Qui Lecco Libera ha organizzato mercoledì 13 gennaio alle 21 in sala Ticozzi l’iniziativa pubblica “Armi, conflitti, terrorismo” nella quale interverrà Francesco Vignarca, coordinatore della Rete italiana per il disarmo, autore tra gli altri di “F-35. L’aereo più pazzo del mondo” (Round Robin Editrice, 2013) e “Armi, un affare di Stato” (Chiarelettere, 2012).
Dopo i tragici fatti avvenuti a Parigi il 13 novembre 2015, la paura, il terrore e lo smarrimento si sono diffusi in tutta l’Europa. Ad essere attaccati, infatti, sono stati luoghi di vita quotidiana: un ristorante, un teatro, uno stadio. La sensazione di vulnerabilità che ne è conseguita ha favorito semplificazioni a danno della necessaria analisi critica dell’accaduto. Non a caso il dibattito pubblico internazionale, ancora una volta, ha prodotto come unica risposta all’efferatezza di questa forma di terrorismo il ricorso alla guerra come strumento di difesa.
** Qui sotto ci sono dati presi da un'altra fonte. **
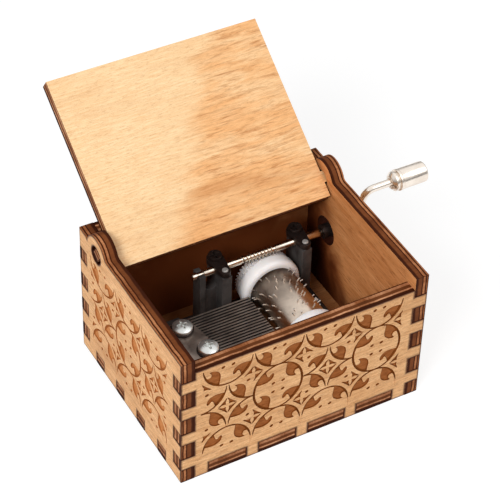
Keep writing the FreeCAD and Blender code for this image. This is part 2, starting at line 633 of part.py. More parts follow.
def toothed_band():
    """The wheel's toothed band, with a gap at the top for the worm's thread."""
    root_radius = WHEEL_TIP_RADIUS - WHEEL_TOOTH_DEPTH
    points = []
    for tooth in range(WHEEL_TOOTH_COUNT):
        middle = math.radians(FULL_TURN * (tooth + HALF) / WHEEL_TOOTH_COUNT)
        flanks = ((root_radius, -WHEEL_ROOT_WIDTH), (WHEEL_TIP_RADIUS, -WHEEL_TIP_WIDTH),
                  (WHEEL_TIP_RADIUS, WHEEL_TIP_WIDTH), (root_radius, WHEEL_ROOT_WIDTH))
        for radius, width in flanks:
            angle = middle + width * HALF / radius
            points.append(cylinder_point(BAND_FRONT_Y) + V(math.sin(angle), 0, math.cos(angle)) * radius)
    return plate(points, Y_AXIS * WHEEL_BAND)


def worm_wheel():
    """The moulded wheel: smooth collar, toothed band behind it, spigot in the cylinder."""
    collar_profile = [(0, 0), (0, WHEEL_COLLAR_RADIUS - WHEEL_COLLAR_ROUND),
                      (WHEEL_COLLAR_ROUND, WHEEL_COLLAR_RADIUS),
                      (BAND_FRONT_Y - CYLINDER_REAR_Y, WHEEL_COLLAR_RADIUS),
                      (BAND_FRONT_Y - CYLINDER_REAR_Y, 0)]
    centre = cylinder_point(CYLINDER_REAR_Y)
    rim = WHEEL_COLLAR_RADIUS - WHEEL_COLLAR_ROUND
    points = [centre + Y_AXIS * along + Z_AXIS * radius for along, radius in collar_profile]
    corner = centre + Y_AXIS * WHEEL_COLLAR_ROUND + Z_AXIS * rim
    diagonal = WHEEL_COLLAR_ROUND * math.sin(MITRE)
    middle = corner - Y_AXIS * diagonal + Z_AXIS * diagonal
    edges = [Part.makeLine(points[0], points[1]), Part.Arc(points[1], middle, points[2]).toShape(),
             Part.makeLine(points[2], points[3]), Part.makeLine(points[3], points[4]),
             Part.makeLine(points[4], points[0])]
    collar = Part.Face(Part.Wire(edges)).revolve(centre, Y_AXIS, FULL_TURN)
    spigot = rod(cylinder_point(CYLINDER_REAR_Y - PLUG_DEPTH), Y_AXIS, CYLINDER_BORE - THREAD_FIT, PLUG_DEPTH)
    return join(collar, toothed_band(), spigot).cut(arbor_hole())


def end_cap():
    """The moulded cap on the cylinder's front end."""
    start = END_CAP_FRONT_Y
    disc = rod(cylinder_point(start), Y_AXIS, END_CAP_RADIUS, END_CAP_WIDTH)
    disc = disc.makeFillet(END_CAP_ROUND, [edge for edge in disc.Edges if len(edge.Vertexes) == 1])
    spigot = rod(cylinder_point(CYLINDER_FRONT_Y), Y_AXIS, CYLINDER_BORE - THREAD_FIT, PLUG_DEPTH)
    return join(disc, spigot).cut(arbor_hole())


def arbor_hole():
    """The bore of the wheel and of the end cap, which are pressed on the arbor."""
    return rod(cylinder_point(ARBOR_FRONT_Y), Y_AXIS, ARBOR_RADIUS + THREAD_FIT, ARBOR_REAR_Y - ARBOR_FRONT_Y)


def cylinder_arbor():
    """The steel arbor that the cylinder turns on."""
    return rod(cylinder_point(ARBOR_FRONT_Y), Y_AXIS, ARBOR_RADIUS, ARBOR_REAR_Y - ARBOR_FRONT_Y)


# --- crank ------------------------------------------------------------------------------
def shaft_point(x):
    """The point of the crank shaft's axis at a given x."""
    return V(x, SHAFT_Y, SHAFT_Z)


def worm_thread():
    """The worm's right-handed thread as a swept ridge."""
    helix = Part.makeHelix(WORM_PITCH, WORM_LENGTH, WORM_CORE_RADIUS)
    inner = WORM_CORE_RADIUS - WORM_THREAD_SINK
    crest = WORM_CREST_WIDTH * HALF
    flank_slope = (WORM_BASE_WIDTH - WORM_CREST_WIDTH) * HALF / WORM_THREAD_DEPTH
    root = crest + (WORM_RADIUS - inner) * flank_slope
    points = [V(inner, 0, -root), V(WORM_RADIUS, 0, -crest), V(WORM_RADIUS, 0, crest), V(inner, 0, root)]
    section = Part.Wire(Part.makePolygon(points + points[:1]))
    ridge = Part.Wire(helix).makePipeShell([section], True, True)
    turn = FreeCAD.Rotation(Y_AXIS, Z_AXIS, X_AXIS, "ZXY")
    ridge.Placement = FreeCAD.Placement(shaft_point(WORM_START_X), turn)
    return ridge


def crank_shaft():
    """The shaft with its neck, its worm and its plain bearing lengths."""
    tip_end = SHAFT_TIP_LENGTH
    neck_end = tip_end + NECK_LENGTH
    worm_start = WORM_START_X - WORM_BASE_WIDTH - SHAFT_LEFT_X
    worm_end = worm_start + WORM_LENGTH + 2 * WORM_BASE_WIDTH
    end = COUPLING_MID_X - SHAFT_LEFT_X
    profile = [(0, 0), (0, SHAFT_TIP_RADIUS), (tip_end, SHAFT_TIP_RADIUS), (tip_end, NECK_RADIUS),
               (neck_end, NECK_RADIUS), (neck_end, SHAFT_RADIUS), (worm_start, SHAFT_RADIUS),
               (worm_start, WORM_CORE_RADIUS), (worm_end, WORM_CORE_RADIUS), (worm_end, SHAFT_RADIUS),
               (end, SHAFT_RADIUS), (end, 0)]
    return join(turned(profile, shaft_point(SHAFT_LEFT_X), X_AXIS), worm_thread())


def crank_coupling():
    """The dark sleeve that joins the shaft to the crank wire."""
    start = shaft_point(COUPLING_MID_X - COUPLING_LENGTH * HALF)
    left = tube(start, X_AXIS, COUPLING_RADIUS, SHAFT_RADIUS + THREAD_FIT, COUPLING_LENGTH * HALF)
    right = tube(shaft_point(COUPLING_MID_X), X_AXIS, COUPLING_RADIUS, WIRE_RADIUS + THREAD_FIT,
                 COUPLING_LENGTH * HALF)
    return join(left, right)


def arm_direction():
    """Unit vector from the shaft's axis to the knob's axis."""
    lean = math.radians(CRANK_LEAN)
    return V(0, -math.sin(lean), math.cos(lean))


def knob_point(x):
    """The point of the knob's axis at a given x."""
    return shaft_point(x) + arm_direction() * CRANK_RADIUS


def crank_wire():
    """The bent wire: along the shaft's axis, up the arm, and out along the knob's axis."""
    up = arm_direction()
    start = shaft_point(COUPLING_MID_X)
    corner_low = shaft_point(CRANK_PLANE_X)
    corner_high = knob_point(CRANK_PLANE_X)
    end = knob_point(WIRE_END_X)
    slack = CRANK_BEND * (1 - math.cos(MITRE))
    low_mid = corner_low + (up - X_AXIS) * slack
    high_mid = corner_high + (X_AXIS - up) * slack
    path = [Part.makeLine(start, corner_low - X_AXIS * CRANK_BEND),
            Part.Arc(corner_low - X_AXIS * CRANK_BEND, low_mid, corner_low + up * CRANK_BEND).toShape(),
            Part.makeLine(corner_low + up * CRANK_BEND, corner_high - up * CRANK_BEND),
            Part.Arc(corner_high - up * CRANK_BEND, high_mid, corner_high + X_AXIS * CRANK_BEND).toShape(),
            Part.makeLine(corner_high + X_AXIS * CRANK_BEND, end)]
    section = Part.Wire(Part.makeCircle(WIRE_RADIUS, start, X_AXIS))
    wire = Part.Wire(path).makePipeShell([section], True, False)
    head = rod(knob_point(WIRE_END_X - WIRE_HEAD_LENGTH), X_AXIS, WIRE_HEAD_RADIUS, WIRE_HEAD_LENGTH)
    return join(wire, head)


def knob_hub():
    """The slotted ring that closes the knob's inner end and keeps it on the wire."""
    flange_start = KNOB_HUB_LENGTH
    sleeve_start = flange_start + KNOB_FLANGE_LENGTH
    plug_end = WIRE_END_X - WIRE_HEAD_LENGTH - KNOB_ENDPLAY - KNOB_INNER_X
    bore = WIRE_RADIUS + RUNNING_FIT
    plug = KNOB_BORE_RADIUS - THREAD_FIT
    profile = [(0, bore), (0, KNOB_HUB_RADIUS - KNOB_HUB_CHAMFER), (KNOB_HUB_CHAMFER, KNOB_HUB_RADIUS),
               (flange_start - KNOB_GROOVE_LENGTH, KNOB_HUB_RADIUS),
               (flange_start - KNOB_GROOVE_LENGTH, KNOB_HUB_RADIUS - KNOB_GROOVE_DEPTH),
               (flange_start, KNOB_HUB_RADIUS - KNOB_GROOVE_DEPTH), (flange_start, KNOB_FLANGE_RADIUS),
               (sleeve_start, KNOB_FLANGE_RADIUS), (sleeve_start, plug), (plug_end, plug), (plug_end, bore)]
    hub = turned(profile, knob_point(KNOB_INNER_X), X_AXIS)
    centre = knob_point(KNOB_INNER_X)
    slot = box(centre.x, centre.x + KNOB_SLOT_DEPTH, centre.y - KNOB_HUB_RADIUS, centre.y + KNOB_HUB_RADIUS,
               centre.z - KNOB_SLOT_WIDTH * HALF, centre.z + KNOB_SLOT_WIDTH * HALF)
    return hub.cut(slot)


def knob_sleeve():
    """The knob's round body, hollow for the wire's peened head."""
    start = KNOB_INNER_X + KNOB_HUB_LENGTH + KNOB_FLANGE_LENGTH
    length = KNOB_END_X - start
    body = rod(knob_point(start), X_AXIS, KNOB_RADIUS, length)
    circles = [edge for edge in body.Edges if len(edge.Vertexes) == 1]
    rims = [edge for edge in circles if edge.CenterOfMass.x > start + KNOB_ROUND]
    body = body.makeFillet(KNOB_ROUND, rims)
    return body.cut(rod(knob_point(start), X_AXIS, KNOB_BORE_RADIUS, length - KNOB_END_WALL))


def main():
    """Build every node and write it to parts/."""
    os.makedirs("parts", exist_ok=True)
    seat = CASE_HEIGHT - PLY
    save("front_panel", end_panel(-HALF_DEPTH, seat - LID_SEAT_GAP))
    save("back_panel", end_panel(INNER_HALF_DEPTH, open_lid_height(INNER_HALF_DEPTH) - LID_SEAT_GAP))
    save("left_panel", side_panel(-HALF_WIDTH))
    save("right_panel", right_panel())
    save("bottom_panel", bottom_panel())
    save("lid", lid())
    save("mounting_screws", *[mount_screw(x, y) for x, y in MOUNT_SCREW_SPOTS])

    save("bedplate", bedplate())
    save("bearing_cap_left", bearing_cap(BEARING_LEFT_X))
    save("bearing_cap_right", bearing_cap(BEARING_RIGHT_X))
    save("cap_screws", cap_screw(BEARING_LEFT_X), cap_screw(BEARING_RIGHT_X))
    save("cap_dowels", cap_pin(BEARING_LEFT_X), cap_pin(BEARING_RIGHT_X))
    save("comb", comb())
    save("comb_weights", *comb_weights())
    save("comb_screws", comb_screw(*COMB_SCREW_REAR), comb_screw(*COMB_SCREW_FRONT))
    save("comb_washers", comb_washer(*COMB_SCREW_REAR), comb_washer(*COMB_SCREW_FRONT))

    save("cylinder_barrel", cylinder_barrel())
    save("cylinder_pins", *music_pins())
    save("cylinder_arbor", cylinder_arbor())
    save("worm_wheel", worm_wheel())
    save("cylinder_end_cap", end_cap())

    save("worm_shaft", crank_shaft())
    save("crank_coupling", crank_coupling())
    save("crank_wire", crank_wire())
    save("knob_hub", knob_hub())
    save("knob_sleeve", knob_sleeve())


main()
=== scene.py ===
"""Looks of a hand-cranked music box: a laser-cut plywood case with burnt edges and an
engraved vine trellis, its open lid, a pinned-cylinder movement and a bent wire crank.

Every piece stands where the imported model's nodes stand. Lengths are in millimetres until a
finished mesh is brought into the frame, which is in metres.
"""
import json
import logging
import math
from dataclasses import dataclass, field, fields
from enum import Enum
from itertools import pairwise

import bmesh
import bpy
from mathutils import Euler, Matrix, Vector
from mathutils.geometry import delaunay_2d_cdt


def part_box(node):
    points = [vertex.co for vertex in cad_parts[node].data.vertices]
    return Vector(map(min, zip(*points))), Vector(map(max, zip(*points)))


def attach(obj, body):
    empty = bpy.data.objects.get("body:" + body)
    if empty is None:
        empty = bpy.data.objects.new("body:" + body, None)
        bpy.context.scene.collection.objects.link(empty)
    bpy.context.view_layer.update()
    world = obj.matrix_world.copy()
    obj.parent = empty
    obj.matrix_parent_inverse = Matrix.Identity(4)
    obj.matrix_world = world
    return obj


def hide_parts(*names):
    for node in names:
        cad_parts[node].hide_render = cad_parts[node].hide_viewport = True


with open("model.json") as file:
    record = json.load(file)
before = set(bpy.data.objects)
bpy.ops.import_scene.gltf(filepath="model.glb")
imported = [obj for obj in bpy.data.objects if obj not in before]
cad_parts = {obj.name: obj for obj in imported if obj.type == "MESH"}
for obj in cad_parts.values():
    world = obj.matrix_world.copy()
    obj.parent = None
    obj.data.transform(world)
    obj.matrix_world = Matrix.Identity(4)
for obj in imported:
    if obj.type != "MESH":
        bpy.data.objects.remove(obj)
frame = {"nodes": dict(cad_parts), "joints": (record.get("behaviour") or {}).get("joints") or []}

log = logging.getLogger("music_box")

MM = 0.001
BOARD = "board"    # place on the board in mm: along the grain, across it, through it
SCORCH = "scorch"  # on a face: 1 beside a cut, 0 where the burn has faded
CHAR = "char"      # on a cut edge: 1 where it is burnt black

WELD = 2e-6        # metres within which the loose corners of a node's copy are one
FLAT = 0.4         # degrees under which two faces of a node count as one flat face
SHARP = 38.0       # degrees above which an edge is an edge and not part of a round

Point = tuple[float, float]
Triple = tuple[float, float, float]
Stretches = tuple[tuple[Point, ...], ...]
Colour = tuple[float, float, float, float]
Socket = bpy.types.NodeSocket


# --- small helpers -----------------------------------------------------------------
def srgb(red: int, green: int, blue: int) -> Colour:
    """Linear colour of a display colour.

    Args:
        red, green, blue: display levels from 0 to 255.

    Returns:
        The linear colour with full alpha.
    """
    def linear(level: int) -> float:
        """Linear value of one display level."""
        share = level / 255
        return share / 12.92 if share <= 0.04045 else ((share + 0.055) / 1.055) ** 2.4

    return linear(red), linear(green), linear(blue), 1.0


def grey(level: float) -> Colour:
    """A grey of one linear level."""
    return level, level, level, 1.0


def corners(node: str) -> tuple[Vector, Vector]:
    """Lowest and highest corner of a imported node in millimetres.

    Args:
        node: the node's name.

    Returns:
        The two corners.
    """
    low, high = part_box(node)
    return low / MM, high / MM


def activate(obj: bpy.types.Object) -> None:
    """Select one object alone and make it the active one.

    Args:
        obj: the object.
    """
    bpy.ops.object.select_all(action="DESELECT")
    obj.select_set(True)
    bpy.context.view_layer.objects.active = obj


def linked(name: str, mesh: bpy.types.Mesh) -> bpy.types.Object:
    """A new object on a mesh, linked into the scene and active.

    Args:
        name: the object's name.
        mesh: its mesh.

    Returns:
        The object.
    """
    obj = bpy.data.objects.new(name, mesh)
    bpy.context.scene.collection.objects.link(obj)
    activate(obj)
    return obj


def hand_over(piece: bpy.types.Object, body: str, node: str) -> None:
    """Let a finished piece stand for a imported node.

    Args:
        piece: the finished object.
        body: the body that it rides on.
        node: the node that it replaces.
    """
    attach(piece, body)
    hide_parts(node)
    log.info("%s: %d faces", piece.name, len(piece.data.polygons))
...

In realtà, come bene ha scritto e ricordato il direttore di Internazionale, Giovanni De Mauro, a pochi giorni dalle stragi, “il mondo è in guerra da almeno 14 anni”. E il risultato dei bombardamenti in Paesi e contesti lontani dall’Europa non è stato altro che un sostanziale fallimento.
Oltre a condannare il terrorismo, è fondamentale approfondire e conoscere il contesto entro il quale esso si sviluppa, nonché le responsabilità dei Paesi che commerciano armi. Tra questi l’Italia. È un tema che ci riguarda da vicino: nell’ultimo quinquennio, infatti, le autorizzazioni italiane all’export a Paesi non appartenenti né all’Ue né alla Nato sono salite al 62,9%, e tra i primi 20 destinatari sono ben 7 le cosiddette “democrazie incomplete” secondo la classifica del Democracy Index dell’Economist. Cinque sono regimi autoritari, due sono ibridi. In testa Algeria e Arabia Saudita, ma tra gli acquirenti troviamo anche Kuwait, Emirati Arabi, Nigeria, India, Pakistan. Ogni anno vendiamo armi per circa 3 miliardi di euro, e negli ultimi 25 anni il totale ha superato i 53 miliardi di euro.
In palese violazione della legge 185/90 -che nei suoi principi generali vieta chiaramente l’export di armi verso Paesi in conflitto e che violano i diritti dell’uomo-, tra la fine di ottobre e l’inizio di novembre 2015, dall’aeroporto civile di Cagliari Elmas più d’un cargo carico di bombe MK-80, prodotte da RWM Italia di Domusnovas in Sardegna, è stato spedito verso l’Arabia Saudita. Il governo italiano non ha nemmeno fatto passi indietro nei finanziamenti del programma relativo agli armamenti: anche la legge di Stabilità 2016 ha confermato ufficialmente lo stanziamento di 13 miliardi di euro per l’acquisto dei 90 cacciabombardieri F-35. Nel mondo, dall’11 settembre 2001, la spesa militare è aumentata del 50%: i risultati sono sotto gli occhi di ciascuno. Secondo i dati forniti dal SIPRI (Stockholm International Peace Research Institute), la spesa militare mondiale nel 2014 è stata di 1.776 miliardi di dollari, una cifra che rappresenta il 2,3% del PIL globale.
I primi 15 Paesi per investimenti militari rappresentano tutti insieme ben più della metà della spesa complessiva con 1.427 miliardi di dollari. Guidano la classifica gli Stati Uniti con 610 miliardi d’investimenti, a seguire Cina (216), Russia (84,5), Arabia Saudita (80,5), Francia (62,2), Regno Unito (60,5), India (50), Germania (46,5). L’Italia si colloca al 12esimo posto con un investimento di 30,9 miliardi di dollari. Appare evidente come la rincorsa alla produzione e alla vendita di armi degli ultimi anni non abbia prodotto in alcun modo i risultati annunciati. È davvero questo il modo con cui vogliamo contribuire alla risoluzione dei conflitti nel mondo? Un’altra “difesa” è possibile?
Ne parleremo -insieme a tutta la cittadinanza- durante la serata del 13 gennaio grazie allo sguardo attento e documentato di Francesco Vignarca. Sala Ticozzi, ore 21, via Ongania a Lecco.